Mostly, though, I think I am afraid of “a new normal” emerging for the Church because it will bring stability and predictability - two things that I long for in my life and which seem to me to be directly oppositional to the movement of the Holy Spirit. In John’s gospel, Jesus tells Nicodemus: “The wind blows where it chooses, and you hear the sound of it, but you do not know where it comes from or where it goes. So it is with everyone who is born of the Spirit” (John 3:8). If the Church is truly going to be a movement and not a monument, if we are going to live into the call and claim of the Basis of Union that we are “on the way to the promised end,” (my emphasis) I really believe we have to abandon the idea of “a new normal” and abandon ourselves to the will and wind of the Holy Spirit.

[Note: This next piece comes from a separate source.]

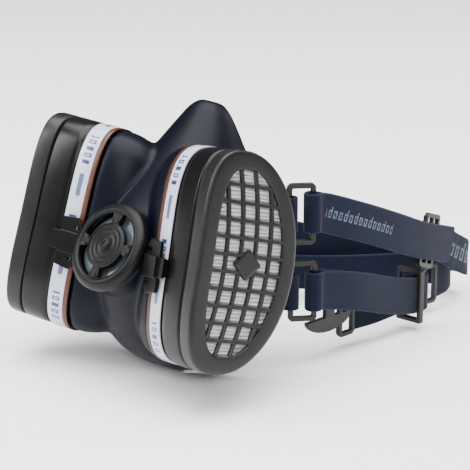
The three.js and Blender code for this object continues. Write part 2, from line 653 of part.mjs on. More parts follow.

So this is my prayer for the Church, and for us as the people of God in this time and place who find our spiritual home in the Uniting Church: that there will only ever be “a new normal” in as much as it becomes normal for us to follow wherever the Holy Spirit takes us and join in with whatever it is that God is doing amongst us. That is a “normal” I can delightfully, wholeheartedly, fear-fully and joy-fully embrace!